Kids act out because they feel like they must make a mark, anywhere.
When I was in fourth grade, I unscrewed the lid on our cafeteria table's ketchup squirt bottle. I left it sitting on top of the bottle, as if it were attached, but anyone picking it up and turning it over would not get the bit of ketchup they were expecting, but a huge blob of ketchup, all over their tater tots. I did this every day.
I did this at the end of the lunch period; I didn't want any of my friends to suffer an unwanted mess of ketchup, so I would unscrew the lid right before we went outside for recess. I never got to see the fruits of my actions, but took a wicked glee in imagining their consequences.
A few months into that year, the squirt bottles disappeared from individual tables, replaced by gigantic squirt bottles, the kind with the pump tops, on a table near the cashier.
I couldn't have been the only kid unscrewing lids on the sly. But still, I felt proud. At least partly due to my actions, something had tangibly changed in my world.
My students who lash out want the same thing: to make an impact, any impact. To make a teacher angry or upset is an indication that they have some power. Vandalize a wall, tear down a poster, get drunk. You have created
something, even if it is but chaos. Proof that I WUZ HERE.

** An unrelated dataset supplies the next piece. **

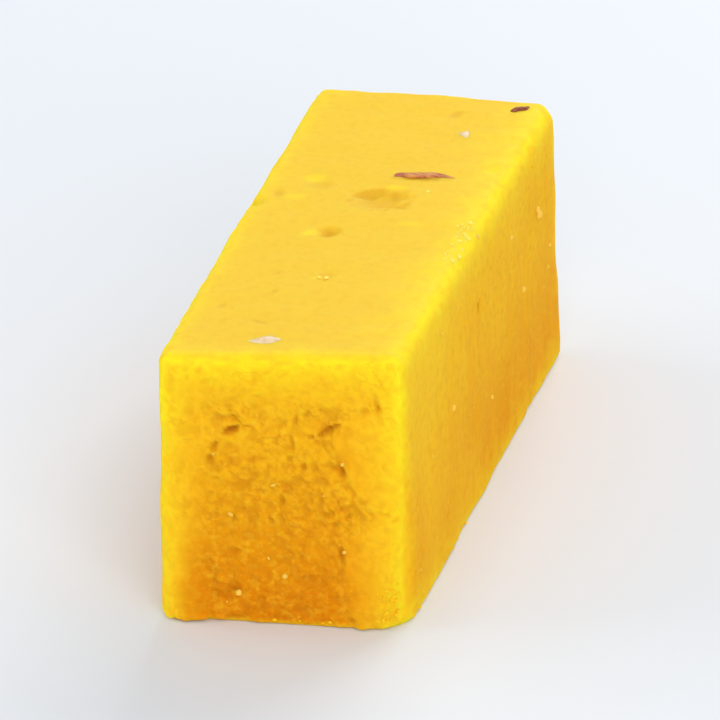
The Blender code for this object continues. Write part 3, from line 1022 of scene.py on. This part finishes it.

Curriculum needs to address this, particularly for kids whose subverted energy turns to destruction. Publishing their work for real audiences and community-based pedagogy are two options that are typically offered only to the academic elite. These are students who may initially seem more open to such unconventional projects, but they need them a little less. They already have experience in making
things--prom decorations, Eagle Scout projects, other people proud.